On January 9, I published the 2013 returns of my model portfolios. The equity markets performed spectacularly last year, but most investors are likely to be far more interested in the performance of their own portfolios. Problem is, calculating your personal rate of return is more difficult than most investors realize.
If you’ve made no contributions or withdrawals during the year, the math is simple enough. But what if you made a big lump sum contribution during RRSP season? Or took $7,000 out of your TFSA to buy a used car? If you make monthly automatic monthly contributions, you may have seen your account balance grow every month, but most of that increase is from new money, not investment returns. Any time you introduce cash flows to the portfolio, calculating your rate of return suddenly becomes much harder.
If you work with an advisor, he or she should provide you with your personal rate of return at least once a year. But hard as it is to believe, many aren’t doing this. The Canadian Securities Administrators issued a policy in July making it mandatory, but firms have three years to comply. The good news is you can do your own calculation in Excel using PWL Capital’s 2014 rate of return calculator, created by Justin Bender. The calculator is available free from the PWL Capital website: click the Rate of Return Calculator link on the home page, enter your email and you’ll receive a copy of the Excel file along with instructions for using it.
There are several methods for calculating your rate of return, and each has its strengths and limitations.
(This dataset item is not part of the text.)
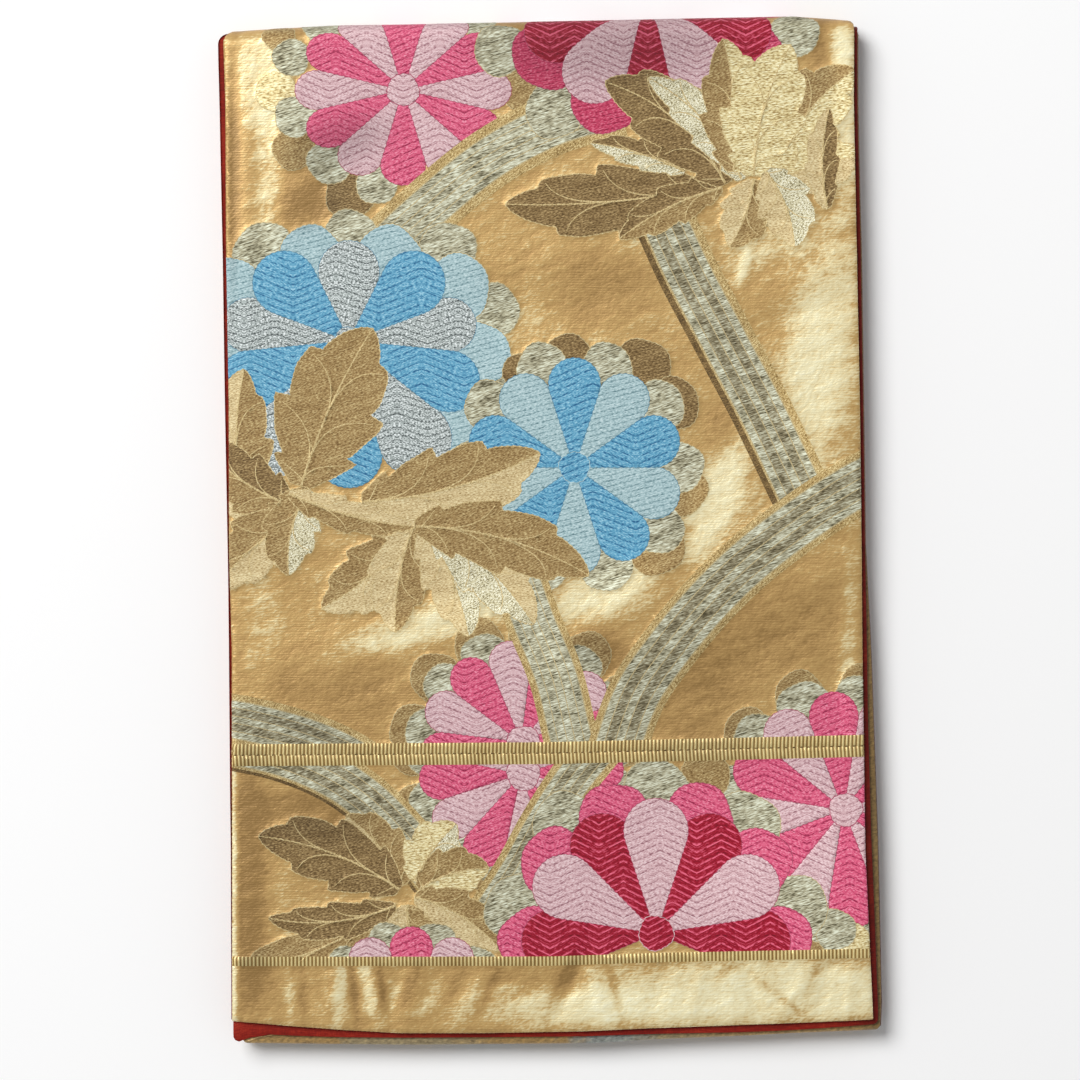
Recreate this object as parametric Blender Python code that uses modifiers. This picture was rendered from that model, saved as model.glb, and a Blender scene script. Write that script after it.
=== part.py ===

Justin’s calculator uses the Modified Dietz method, which gives a time-weighted rate of return by accounting for the date of each cash flow. For example, a $1,000 contribution in January is weighted more heavily than one made in November. It calculates the portfolio’s monthly rates of return and then links this series to produce an annual figure. (Note that the Modified Dietz method is extremely accurate in most situations, but it can break down when cash flows are very large relative to the size of the overall portfolio.)
A few points to remember as you work with the calculator:
The current version of the calculator is set up for 2014, but it will work for 2013 and any other non-leap-year. For leap years, use the 2012 version.
Justin and I have also complied the historical returns of my model portfolios going back 20 years. Of course, none of the ETFs in these portfolios have been around anything like that long (VTI is the oldest, with returns back to June 2001). So as in the past, we have used actual fund returns whenever they were available and index returns elsewhere. Whenever we used index returns, we subtracted the MER of the relevant fund.
Perhaps the most surprising result was how similar the long-term returns were across all three portfolios. From 1994 through 2013, the Über-Tuber—with its multiple asset classes and its tilt to small-cap and value stocks—did have the highest returns and the lowest volatility of the three models. But the differences were very small: the 20-year annualized returns ranged from 7.3% to 7.8%, while the standard deviations also fell within that same narrow range.
The takeaway message should be clear: don’t obsess over the small details of your asset mix, and don’t embrace complicated portfolios if you prefer simplicity. Just build a diversified, low-cost portfolio, stay invested, and rebalance when necessary. Do that and the returns will look after themselves.